Oil prices were stable on Wednesday after posting two days of declines at the start of the week.
Support came from a report that U.S. crude inventories are not rising as much as expected during the spring season now starting, implying healthy demand, and from strong China data, Reuters said.
U.S. West Texas Intermediate (WTI) crude futures CLc1 were at $60.76 a barrel at 0430 GMT, up 5 cents, or 0.1 percent, from their previous close.
Brent crude futures LCOc1 were at $64.59 per barrel, down 5 cents, or 0.1 percent.
U.S. crude inventories rose by 1.2 million barrels in the week to March 9, to 428 million barrels, the American Petroleum Institute said on Tuesday. That compared with analysts' expectations for an increase of 2 million barrels.
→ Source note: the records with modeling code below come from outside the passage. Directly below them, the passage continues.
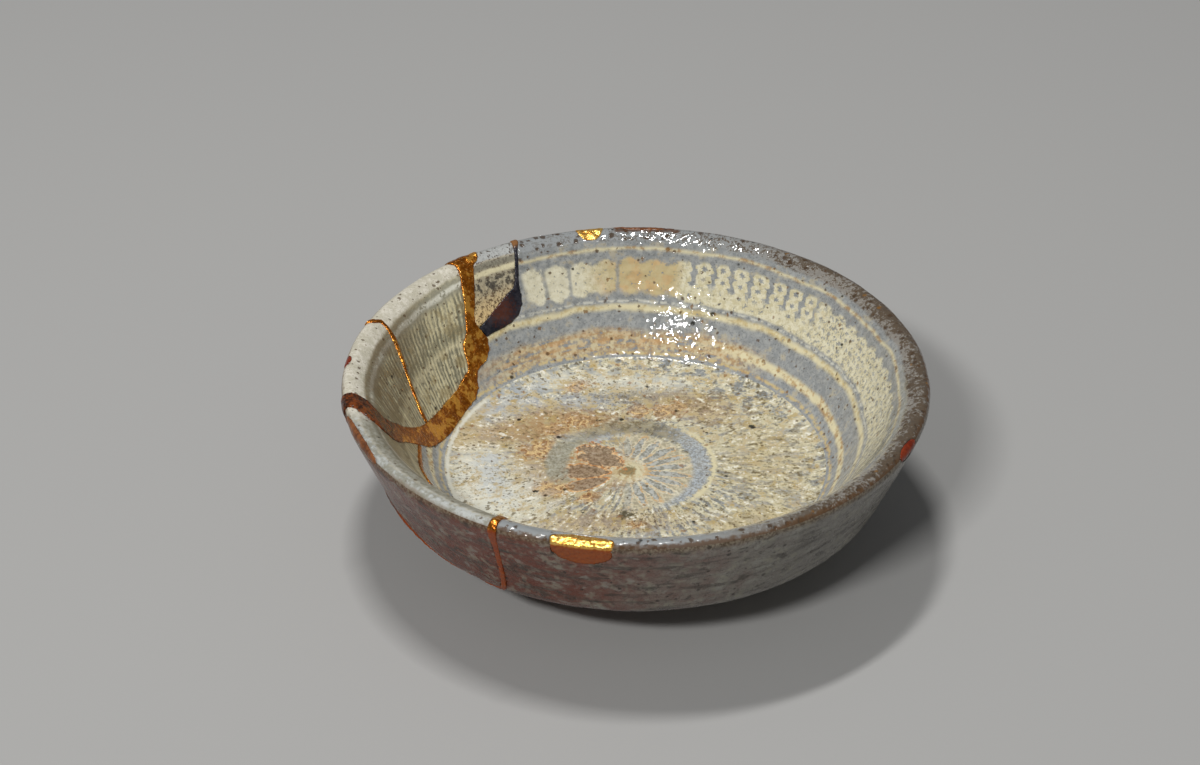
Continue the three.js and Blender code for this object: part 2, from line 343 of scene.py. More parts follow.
brushedFloor = {
    # clouds of slip and of glaze: middle, half length and half width in mm, turn, colour, strength
    "clouds": [((-25, 12), (16, 5.5), 12, "tan", 0.75), ((-14, 17), (13, 6), -10, "tan", 0.6),
               ((-20, -4), (8, 12), 10, "tan", 0.5), ((-6, 31), (17, 4.5), -4, "milk", 0.75),
               ((-10, 24), (9, 3), 0, "ice", 0.6), ((-34, -8), (7, 15), 0, "milk", 0.85),
               ((-27, -14), (9, 10), 20, "milk", 0.8), ((-31, -4), (3, 9), 8, "ice", 0.5),
               ((-30, 22), (12, 5), 38, "ice", 0.6), ((-12, -31), (18, 5), -12, "milk", 0.5),
               ((6, 25), (18, 4), -4, "umber", 0.45), ((14, 21), (9, 5), -20, "tan", 0.5),
               ((-6, -22), (16, 4), 4, "tan", 0.45), ((-9, 10), (7, 2.4), 10, "ice", 0.7),
               ((24, -24), (14, 6), 35, "straw", 0.6), ((28, 2), (10, 14), 0, "straw", 0.4),
               ((-38, 14), (4, 9), -20, "straw", 0.6)],
    # knots of burst orange slip, in scales: middle and half size in mm
    "knots": [((-21, 4.6), 5.4), ((-12.5, 15.8), 5), ((-18, 13), 3.4), ((-17.4, -10), 4.6),
              ((1.2, 19.8), 3.6), ((7.8, 20.6), 4.6), ((-10, -13), 3), ((-13, 30), 3.2), ((0, -23), 1.8)],
    # the ring's edges, and the lines of slip outside it and at the floor's edge: radius and width in mm
    "ring": (13.4, 17.3), "ringLine": (18.2, 0.9), "edgeLine": (40.7, 0.8), "ringMiddle": (-1, -1),
    "ringShade": (12.4, 17.2), "greyBand": (13.6, 18.4),  # edges in mm
    # the stamped flower: its middle, its petals, and for a petal how far out it lies, half length and width
    "stampMiddle": (-1.7, -3.2), "stampPetals": 22, "petalAt": (8.9, 4.9, 0.95),
    # the stamp's three broad petals: middle, half length and half width in mm, turn, raggedness
    "petals": [((-7.2, 1.9), (5.8, 4.2), 140, 1.6), ((-10.4, -3.5), (5, 3.1), 178, 0.7),
               ((-10.2, -8), (4.9, 2.3), 204, 0.35)],
    # dark spots that stand out: middle and half size in mm
    "spots": [((26.1, 13.8), 0.9), ((19.6, -5.3), 0.45), ((-2.9, 16.6), 0.6), ((-16.7, 9.8), 0.5),
              ((-25.5, 16.6), 0.5), ((-21.2, -10.9), 0.65), ((15.8, 11.4), 0.4), ((3, 30), 0.7),
              ((-29, 9.5), 0.4), ((12, -22), 0.45)],
    "tones": {
        "greyGlaze": paint(142, 144, 140), "paleGlaze": paint(188, 191, 190),
        "slip": paint(222, 213, 178), "slipTop": paint(240, 237, 220), "bareGlaze": paint(136, 140, 140),
        "sand": paint(188, 162, 112), "ochre": paint(186, 160, 98), "slipFleck": paint(236, 232, 212),
        "mossFleck": paint(112, 98, 64), "whiteFleck": paint(248, 245, 232),
        "ringShade": paint(104, 96, 74), "ringShadeTop": paint(158, 148, 122),
        "stampGround": paint(178, 168, 142), "stampGroundTop": paint(216, 206, 176),
        "petalGrey": paint(144, 144, 134), "petalPale": paint(190, 192, 188),
        "petalRim": paint(236, 230, 206), "petalRimWarm": paint(212, 170, 116),
        "broadPetal": paint(122, 98, 74), "broadPetalTop": paint(170, 146, 120),
        "orangeRim": paint(204, 136, 78), "orangeRimTop": paint(240, 196, 140),
        "knot": paint(150, 116, 80), "knotTop": paint(206, 172, 130), "scaleGap": paint(158, 104, 50),
        "scaleEdgeHighlight": paint(236, 206, 150), "knotFleck": paint(98, 72, 44),
        "greyBand": paint(140, 138, 120), "greyBandTop": paint(176, 174, 158),
        "frontSpot": paint(74, 68, 44), "rustSpot": paint(142, 96, 44), "umberSpot": paint(92, 70, 42),
    },
}


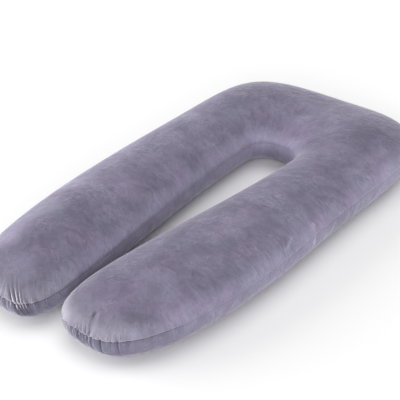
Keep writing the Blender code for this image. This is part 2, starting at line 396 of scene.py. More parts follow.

Some support also came from China, where January-February domestic crude oil production fell 1.9 percent on the year to 30.37 million tonnes, equivalent to 3.77 million barrels per day (bpd), according to data from the National Statistical Bureau on Wednesday. At the same time, crude oil throughput rose 7.3 percent to 93.4 million tonnes, implying a need for more imports.
Despite this, oil markets remain relatively weak. Prices have not returned to their January highs of over $70 per barrel for Brent and almost $67 for WTI.
"The ever-expanding U.S. supply continues to pose significant downside risk to oil prices," said Stephen Innes, head of trading for Asia/Pacific at futures brokerage OANDA.